Avezzano. E’ l’immagine del degrado, della povertà, il disegno della sofferenza che diventa rassegnazione. I profughi ammassati tra resti organici, vecchi abiti e cibo avariato rappresentano lo spaccato di una società che non sa più distinguere l’indifferenza dalla solidarietà, l’egoismo dalla fratellanza. Ed è così che possono accadere certe cose, come quello scandalo a pochi passi dal centro, non distante dal quartiere dei ricchi e dalla passeggiata col gelato e i vestiti di marca.
E così la villetta di via Garibaldi 348, che doveva diventare un centro di accoglienza per persone in difficoltà dopo la confisca alla malavita, si trasforma periodicamente in un ricovero di stranieri disperati e prostitute, ammassati tra l’immondizia e l’aria irrespirabile, dove le norme igienico-sanitarie sono inesistenti e quelle della convivenza civile sconosciute.
Il Comune ha ripulito lo scandalo con operatori e acqua a pressione, una volta ancora, una delle tante, ma lo spettacolo raggelante rimane. Ci sono altre case, altre ville, altri profughi e altre prostitute che non smettono di ricordare quanto sia triste questo mondo, non a causa della loro situazione, ma per quella di chi potrebbe cambiare le cose e non lo fa. E non possiamo prendercela con le istituzioni se poi noi, per primi, ce ne freghiamo, se poi noi guardiamo ma facciamo finta di non vedere, nascondendoci dietro luoghi comuni che ci fanno imprecare contro gli sporchi stranieri che vengono solo a rubare e che dovrebbero essere rimandati a calci nei loro Paesi.
E’ per questo che per ogni casa che si ripulisce ce ne sono due che si ripopolano di miseria. Basta guardare dalla parte opposta di via Garibaldi, ci sono vecchie case abbandonate dove il pavimento della cucina è un bagno, la camera è un porcile e i bagni, più piccoli e caldi, sono l’orgia notturna del sonno e della disperazione.

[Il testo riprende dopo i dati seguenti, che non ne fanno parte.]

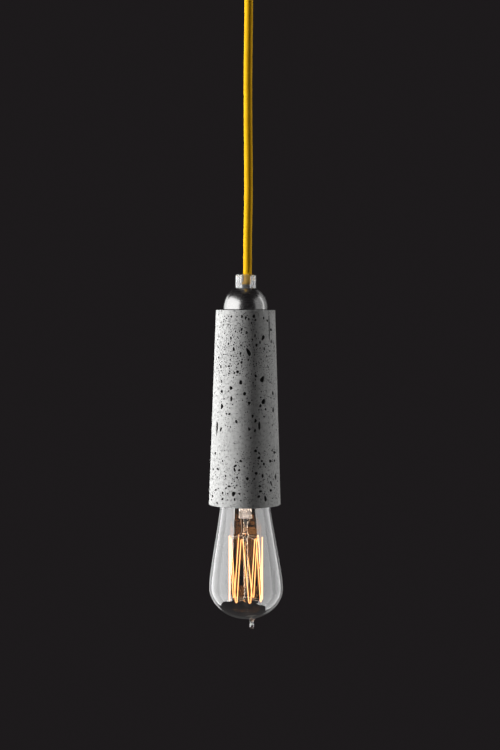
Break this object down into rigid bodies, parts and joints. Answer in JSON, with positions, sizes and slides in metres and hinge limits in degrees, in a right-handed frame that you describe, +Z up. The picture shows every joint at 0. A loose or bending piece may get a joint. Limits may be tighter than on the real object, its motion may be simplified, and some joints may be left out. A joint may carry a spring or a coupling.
{
  "type": "pendant ceiling light",
  "caption": "Tapered concrete pendant lamp on a yellow textile cord, with a steel dome, a clear cord grip, a ceiling canopy and a clear squirrel-cage screw bulb.",
  "frame": {"origin": "centre of the face that is screwed to the ceiling", "axes": "+Z up, away from the lamp and into the ceiling; +X to the right as seen from the front, along the ceiling bracket; the lamp hangs along -Z"},
  "size_m": [0.1054, 0.1, 0.592],
  "materials": {
    "bracket_steel": "satin",
    "satin_steel": "satin",
    "zinc_plated": "satin",
    "clear_acrylic": "gloss",
    "white_nylon": "satin",
    "brass": "satin",
    "wire_brown": "satin",
    "wire_blue": "satin",
    "wire_earth": "satin",
    "yellow_textile": "woven",
    "rubber_washer": "matte",
    "concrete": "matte, pitted",
    "holder_metal": "satin",
    "porcelain": "gloss",
    "black_bakelite": "gloss",
    "solder": "satin",
    "cement": "matte",
    "bulb_glass": "gloss",
    "nickel_wire": "satin",
    "filament": "glowing"
  },
  "bodies": {
    "ceiling_mount": {"ceiling_bracket": "bracket_steel", "canopy_cup": "satin_steel", "canopy_side_screws": "zinc_plated", "canopy_nipple": "zinc_plated", "canopy_nut": "zinc_plated", "upper_cord_grip": "clear_acrylic", "upper_grip_screw": "white_nylon", "terminal_block": "white_nylon", "terminal_sleeves": "brass", "terminal_screws": "zinc_plated", "earth_screw": "brass", "earth_link": "wire_earth", "canopy_wire_live": "wire_brown", "canopy_wire_neutral": "wire_blue", "canopy_wire_earth": "wire_earth", "cord_tail": "yellow_textile"},
    "cord_bend": {"cord_bend": "yellow_textile"},
    "cord": {"cord": "yellow_textile"},
    "lamp": {"lower_cord_grip": "clear_acrylic", "lower_grip_screw": "white_nylon", "dome_cap": "satin_steel", "seating_washer": "rubber_washer", "concrete_sleeve": "concrete", "clamp_washer": "bracket_steel", "lock_nut": "zinc_plated", "threaded_tube": "zinc_plated", "lamp_cord_end": "yellow_textile", "lamp_wire_live": "wire_brown", "lamp_wire_neutral": "wire_blue", "lamp_wire_earth": "wire_earth", "holder_cap": "holder_metal", "holder_lock_screw": "zinc_plated", "holder_earth_screw": "brass", "holder_insert": "porcelain", "holder_terminals": "brass", "holder_terminal_screws": "zinc_plated", "centre_tongue": "brass", "side_contact": "brass", "holder_screw_shell": "brass", "holder_skirt": "holder_metal", "holder_mouth_ring": "black_bakelite"},
    "bulb_contact": {"bulb_centre_contact": "solder"},
    "bulb": {"bulb_insulator": "black_bakelite", "bulb_screw_shell": "brass", "bulb_cement": "cement", "bulb_glass": "bulb_glass", "bulb_stem": "bulb_glass", "lead_in_wires": "nickel_wire", "glass_rod": "bulb_glass", "top_anchors": "nickel_wire", "bottom_anchors": "nickel_wire", "filament": "filament"}
  },
  "joints": [
    {"name": "swing_fore_aft", "type": "hinge", "parent": "ceiling_mount", "child": "cord_bend", "pos_m": [0.0015, 0, -0.044], "axis": [1, 0, 0], "range_deg": [-30, 30]},
    {"name": "swing_sideways", "type": "hinge", "parent": "cord_bend", "child": "cord", "pos_m": [0.0015, 0, -0.058], "axis": [0, 1, 0], "range_deg": [-30, 30]},
    {"name": "lamp_twist", "type": "hinge", "parent": "cord", "child": "lamp", "pos_m": [0.0015, 0, -0.285], "axis": [0, 0, 1], "range_deg": [-90, 90]},
    {"name": "bulb_travel", "type": "slide", "parent": "lamp", "child": "bulb_contact", "axis": [0, 0, -1], "range_m": [0, 0.0109]},
    {"name": "bulb_turn", "type": "hinge", "parent": "bulb_contact", "child": "bulb", "pos_m": [0, 0, -0.5], "axis": [0, 0, -1], "range_deg": [0, 1080]}
  ],
  "couplings": [
    {"joint": "bulb_travel", "follows": "bulb_turn", "m_per_rad": 0.00057757}
  ]
}
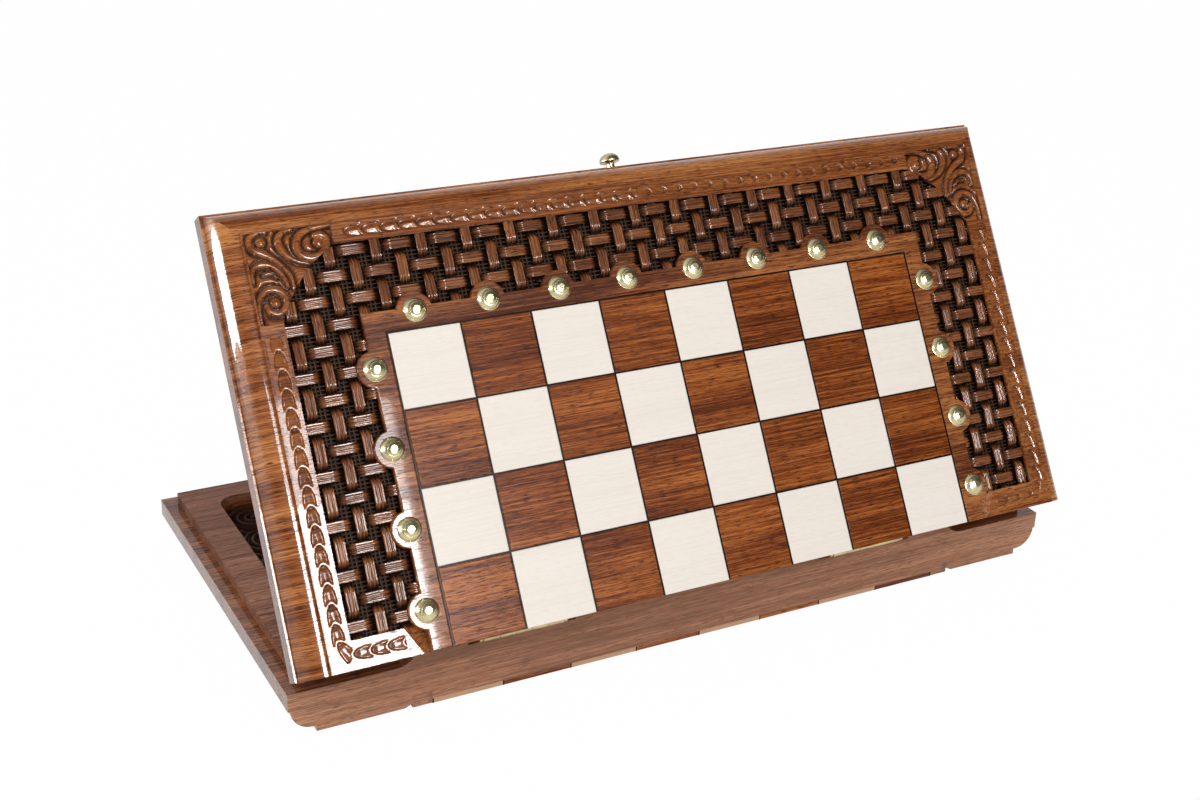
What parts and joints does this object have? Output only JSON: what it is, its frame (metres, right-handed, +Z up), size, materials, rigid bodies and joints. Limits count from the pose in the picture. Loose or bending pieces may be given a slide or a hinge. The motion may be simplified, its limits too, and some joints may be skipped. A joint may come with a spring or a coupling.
{
  "type": "folding game box",
  "caption": "Hinged wooden game box: chessboard with carved woven border outside, backgammon trays inside, brass tacks, butt hinges and pull knob.",
  "frame": {"origin": "middle of the bottom of the whole box as it stands open, at the level of the tack heads it stands on", "axes": "+X along the hinge line, +Z up, +Y from the hinge side to the far side of the lower tray"},
  "size_m": [0.5944, 0.3278, 0.3102],
  "materials": {
    "walnut": "lacquered walnut, glossy outside and satin on the rim",
    "walnut_inlay": "glossy dark walnut",
    "walnut_carving": "carved and lacquered walnut over a stained ground",
    "maple": "glossy pale maple",
    "ebony_line": "black dyed veneer line",
    "brass": "bright pale brass"
  },
  "bodies": {
    "lower_tray": {"lower_board": "walnut", "lower_light_squares": "maple", "lower_dark_squares": "walnut_inlay", "lower_stringing": "ebony_line", "lower_border_strip": "walnut_inlay", "lower_wicker_panel": "walnut_carving", "lower_leaf_bands": "walnut_carving", "lower_corner_scrolls": "walnut_carving", "lower_tacks": "brass", "lower_light_points": "maple", "lower_dark_points": "walnut_inlay", "lower_end_panels": "walnut_carving", "left_hinge_lower_leaf": "brass", "left_hinge_pin": "brass", "left_hinge_lower_screws": "brass", "right_hinge_lower_leaf": "brass", "right_hinge_pin": "brass", "right_hinge_lower_screws": "brass"},
    "upper_tray": {"upper_board": "walnut", "upper_light_squares": "maple", "upper_dark_squares": "walnut_inlay", "upper_stringing": "ebony_line", "upper_border_strip": "walnut_inlay", "upper_wicker_panel": "walnut_carving", "upper_leaf_bands": "walnut_carving", "upper_corner_scrolls": "walnut_carving", "upper_tacks": "brass", "upper_light_points": "maple", "upper_dark_points": "walnut_inlay", "upper_end_panels": "walnut_carving", "left_hinge_upper_leaf": "brass", "left_hinge_upper_screws": "brass", "right_hinge_upper_leaf": "brass", "right_hinge_upper_screws": "brass", "pull_knob": "brass"}
  },
  "joints": [
    {"name": "lid_hinge", "type": "hinge", "parent": "lower_tray", "child": "upper_tray", "pos_m": [0, -0.12934, 0.0451], "axis": [1, 0, 0], "range_deg": [-58.5, 121.5]}
  ]
}
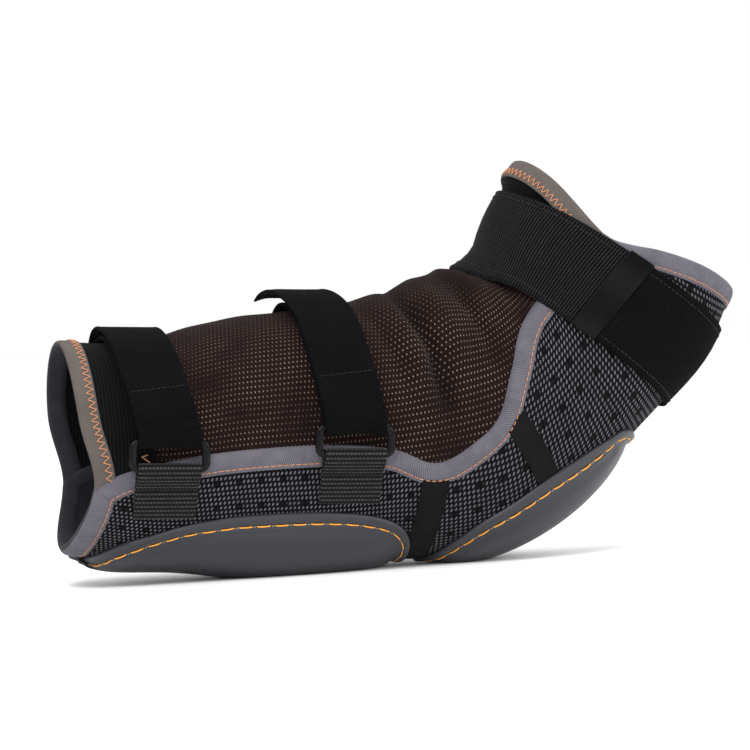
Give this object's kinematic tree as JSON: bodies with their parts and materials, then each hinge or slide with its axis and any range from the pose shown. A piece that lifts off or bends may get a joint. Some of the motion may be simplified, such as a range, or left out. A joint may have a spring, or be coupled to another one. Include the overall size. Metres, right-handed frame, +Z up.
{
  "type": "hock and tendon boot",
  "caption": "Horse's hind-leg boot: bent mesh and neoprene sleeve with two moulded caps, looped hook-and-loop straps and a wide closing strap at the hock.",
  "frame": {"origin": "on the flat underside of the tendon cap, in the boot's middle plane", "axes": "+X from the cannon opening towards the hock, +Z up as it lies on its caps, -Y the side with the strap loops"},
  "size_m": [0.4287, 0.1223, 0.2384],
  "materials": {
    "neoprene_lining": "matte",
    "spacer_mesh": "matte",
    "stretch_mesh": "matte",
    "grey_facing": "matte",
    "grey_binding": "matte",
    "seam_tape": "matte",
    "cap_plastic": "satin",
    "pad_foam": "matte",
    "tab_webbing": "matte",
    "loop_plastic": "gloss",
    "strap_fabric": "matte",
    "hook_tape": "matte",
    "woven_elastic": "matte",
    "keeper_tape": "matte"
  },
  "bodies": {
    "cannon_section": {"cannon_liner": "neoprene_lining", "cannon_panel": "spacer_mesh", "cannon_front_mesh": "stretch_mesh", "cannon_mesh_facing": "grey_facing", "cannon_binding": "grey_binding", "flex_liner": "neoprene_lining", "flex_panel": "spacer_mesh", "flex_front_mesh": "stretch_mesh", "flex_binding": "grey_binding", "flex_seam_tape": "seam_tape", "tendon_cap": "cap_plastic", "tendon_pad": "pad_foam", "lower_loop_tab": "tab_webbing", "upper_loop_tab": "tab_webbing", "lower_strap": "strap_fabric", "upper_strap": "strap_fabric"},
    "gaskin_section": {"gaskin_liner": "neoprene_lining", "gaskin_panel": "spacer_mesh", "gaskin_front_mesh": "stretch_mesh", "gaskin_mesh_facing": "grey_facing", "gaskin_binding": "grey_binding", "gaskin_top_binding": "grey_binding", "hock_seam_tape": "seam_tape", "hock_cap": "cap_plastic", "hock_pad": "pad_foam", "gaskin_strap_elastic": "woven_elastic", "gaskin_strap_keeper": "keeper_tape", "gaskin_strap_bend": "strap_fabric"},
    "gaskin_strap": {"gaskin_strap_end": "strap_fabric", "gaskin_strap_hook": "hook_tape"},
    "lower_loop": {"lower_loop": "loop_plastic", "lower_strap_fold": "strap_fabric", "lower_strap_bend": "strap_fabric"},
    "upper_loop": {"upper_loop": "loop_plastic", "upper_strap_fold": "strap_fabric", "upper_strap_bend": "strap_fabric"},
    "lower_flap": {"lower_strap_flap": "strap_fabric", "lower_strap_hook": "hook_tape"},
    "upper_flap": {"upper_strap_flap": "strap_fabric", "upper_strap_hook": "hook_tape"}
  },
  "joints": [
    {"name": "hock_flex", "type": "hinge", "parent": "cannon_section", "child": "gaskin_section", "pos_m": [0.106, 0, 0.003], "axis": [0, -1, 0], "range_deg": [-10, 12], "deforming": ["flex_liner", "flex_panel", "flex_front_mesh", "flex_binding", "flex_seam_tape"]},
    {"name": "lower_loop_swivel", "type": "hinge", "parent": "cannon_section", "child": "lower_loop", "pos_m": [-0.05445, -0.05587, 0.06851], "axis": [0.9984, 0, -0.0558], "range_deg": [0, 35]},
    {"name": "upper_loop_swivel", "type": "hinge", "parent": "cannon_section", "child": "upper_loop", "pos_m": [0.05555, -0.05996, 0.07081], "axis": [0.9984, 0, -0.0558], "range_deg": [0, 35]},
    {"name": "lower_strap_peel", "type": "hinge", "parent": "lower_loop", "child": "lower_flap", "pos_m": [-0.05322, -0.05877, 0.09048], "axis": [0.9984, 0, -0.0558], "range_deg": [0, 110], "deforming": ["lower_strap_bend"]},
    {"name": "upper_strap_peel", "type": "hinge", "parent": "upper_loop", "child": "upper_flap", "pos_m": [0.05678, -0.06286, 0.09278], "axis": [0.9984, 0, -0.0558], "range_deg": [0, 110], "deforming": ["upper_strap_bend"]},
    {"name": "gaskin_strap_peel", "type": "hinge", "parent": "gaskin_section", "child": "gaskin_strap", "pos_m": [0.22757, -0.0556, 0.14943], "axis": [-0.7069, -0.0241, -0.7069], "range_deg": [0, 100], "deforming": ["gaskin_strap_bend"]}
  ]
}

E così per ogni casa ripulita, resta la macchia di un altro edificio occupato, per ogni capannone recintato un altro squarcio sulla rete, per ricominciare.
Se poi si pensa che quella è la loro vita, ci si chiede come mai non se ne sono rimasti a casa, dove quel porcile, a quel modo, avvolto dall’umiliazione, non c’è. Perché se ne sono venuti a battere qui in Italia, o a spacciare nel Fucino piuttosto che rimanersene a casa loro?
C’è solo una risposta.
Noi non conosciamo ogni singola e incredibile storia di soprusi e privazioni, che costringe a vivere al limite della sopravvivenza. Non sappiamo cosa c’è dietro ogni singolo sguardo disperato. Sono gli occhi dell’abbandono, dell’amore tradito, delle speranze spezzate, dei sogni infranti contro l’orrore dell’egoismo e la delusione dell’indifferenza. Non conosciamo ogni singola storia di immigrati che assaporano la delusione delle false illusioni, nate dai cartelloni pubblicitari giganti che in Marocco parlano dell’Italia come fosse il Paese dei balocchi, storie di ragazzotti impauriti che spesso provano a reprimere le frustrazioni tentando il guadagno facile e lo spaccio.
Questa è la risposta.
Storie tutte uguali eppure tutte diverse, nascoste negli angoli delle case abbandonate e asfissianti, silenziose tanto che sembrano disabitate, ma se ci guardi dentro resti sconvolto. Silenziose come il sole al tramonto, ma che gridano tutta la disperazione davanti a cuori duri che non vogliono sentire.